Resolving features and derivatives in data with noise
Bert Mulder, Ad Lagendijk, Willem L. Vos
TL;DR
The paper tackles the challenge of extracting salient features and derivatives from noisy observations by enhancing the Whittaker-Henderson smoothing framework with per-point weights optimized via cross-validation. It derives both discrete and continuous-frequency properties, presents error analysis through the smoother matrix, and demonstrates how to recover group delay dispersion from noisy spectral data while preserving sharp features. A suite of extensions is developed to handle unequally spaced data, discontinuities, boundary conditions, and multi-dimensional datasets, all while providing practical procedures for error estimation and weight selection. The approach yields faithful reconstructions with quantified credibility intervals and broad applicability to optical spectra, dispersion analysis, and multi-dimensional sensing data.
Abstract
A frequently occurring challenge in experimental and numerical observation is how to resolve features, such as spectral peaks - with center, width, height - and derivatives from measured data with unavoidable noise.
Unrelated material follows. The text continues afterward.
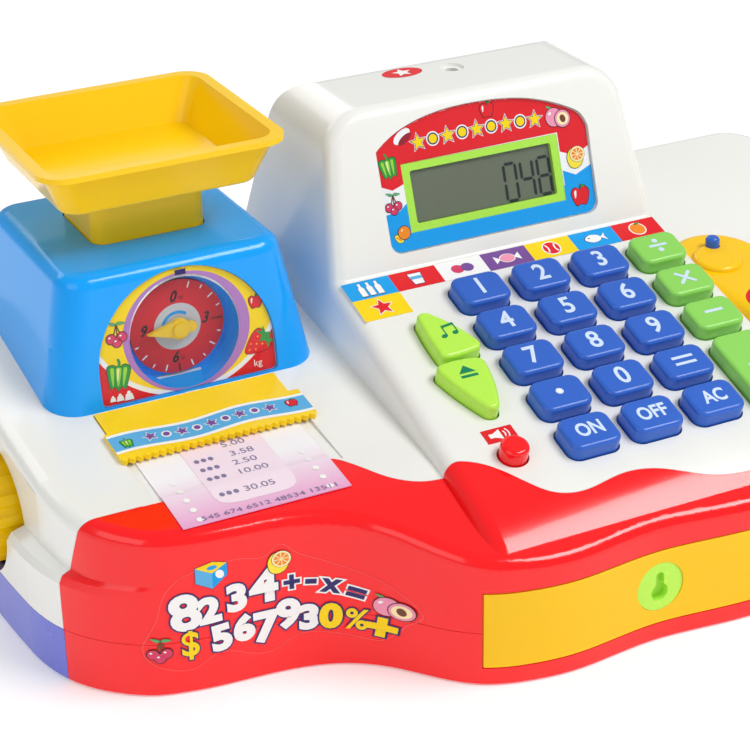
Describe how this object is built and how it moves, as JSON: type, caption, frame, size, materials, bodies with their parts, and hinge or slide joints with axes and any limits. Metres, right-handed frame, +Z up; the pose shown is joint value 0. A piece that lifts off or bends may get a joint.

Therefore, we develop a modified Whittaker-Henderson smoothing procedure that balances the spectral features and the noise. In our procedure, we introduce adjustable weights that are optimized using cross-validation. When the measurement errors are known, a straightforward error analysis of the smoothed results is feasible. As an example, we calculate the optical group delay dispersion of a Bragg reflector from synthetic phase data with noise to illustrate the effectiveness of the smoothing algorithm. The smoother faithfully reconstructs the group delay dispersion, allowing to observe details that otherwise remain buried in noise. To further illustrate the power of our smoother, we study several commonly occurring difficulties in data and data analysis and show how to properly smoothen unequally sampled data, how to obtain discontinuities, including discontinuous derivatives or kinks, and how to properly smooth data in the vicinity of boundaries to the domains.